All together there were 17 unfortunate spectators when Byron’s 1939 “Raymond Parks Novelty Company” black and white Ford coupe lapped and poked its way along the cattle fence “retaining wall”.

Veteran South Carolina driver Charlie Rush, who had just slung his Dodge into the third turn, had a harrowing view of the moment.

“Those huge wooden posts were deep in the ground, with about five feet above earth,” he said.  “They were strong enough to slightly straighten Byron’s car and kept him from plowing directly through the crowd.  It was a very unsafe situation, but we just didn’t know back then because it had never happened.”

View of posts still at the site after nearly 60 years. Facing turn three, spectators on the left, track to the right.
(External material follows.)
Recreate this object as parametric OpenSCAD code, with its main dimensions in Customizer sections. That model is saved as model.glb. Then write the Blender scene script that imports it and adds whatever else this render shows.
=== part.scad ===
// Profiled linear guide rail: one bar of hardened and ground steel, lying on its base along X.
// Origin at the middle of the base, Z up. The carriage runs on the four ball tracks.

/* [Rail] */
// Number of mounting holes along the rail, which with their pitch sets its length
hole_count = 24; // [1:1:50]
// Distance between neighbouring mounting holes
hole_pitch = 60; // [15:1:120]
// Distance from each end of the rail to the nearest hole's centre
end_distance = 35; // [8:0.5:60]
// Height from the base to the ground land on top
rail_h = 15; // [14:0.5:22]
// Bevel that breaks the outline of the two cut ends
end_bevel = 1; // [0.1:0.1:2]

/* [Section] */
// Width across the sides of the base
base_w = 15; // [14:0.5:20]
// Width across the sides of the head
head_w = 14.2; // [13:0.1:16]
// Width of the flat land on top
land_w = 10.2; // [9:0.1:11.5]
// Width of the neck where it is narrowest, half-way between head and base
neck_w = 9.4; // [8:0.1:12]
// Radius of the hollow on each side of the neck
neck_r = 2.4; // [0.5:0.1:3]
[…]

When all was done, seven-year-old Roy Brannon was dead.  The rest of the injured list ranged from an amputated leg to a fractured pelvis, and several with broken legs and ribs.

GARHOFA's Don Ray marks the actual spot of the accident.

Track manager Hill noted the next day, “the accident was strictly unavoidable.  Byron’s car was unmanageable rather than out of control at the time of the wreck.  I would attribute the accident to mechanical failure.”

Mableton, Georgia’s Billy Carden was given the red and checkered flags immediately after the accident.

“It was a sad sight,” Jenkins said.  “Red just seemed helpless after the wreck.  He walked back around to the flag stand.  I felt sorry for him.  That was the first time I knew that he had a bad leg (Byron’s left leg was injured during the war).  I could see his foot was flopping.  You could tell it was an old injury.  He wasn’t putting on or anything because of the wreck.”

As with the first race at Columbus on June 20, it was in the record book again.  But this time it was a sobering event as the newly formed NASCAR, only five months old, has their first fatalities.  Ironically, and tragically, on the same day at the Greensboro event, driver Bill “Slick” Davis of Concord, North Carolina was killed.  His 1937 Chevrolet turned over several times and he fell out of the car onto the track in front of oncoming traffic.  He died later that night.

So within a few short hours, NASCAR recorded their first fatalities for both spectators and drivers.  Police later listed Davis’ death as an “occupational accident”.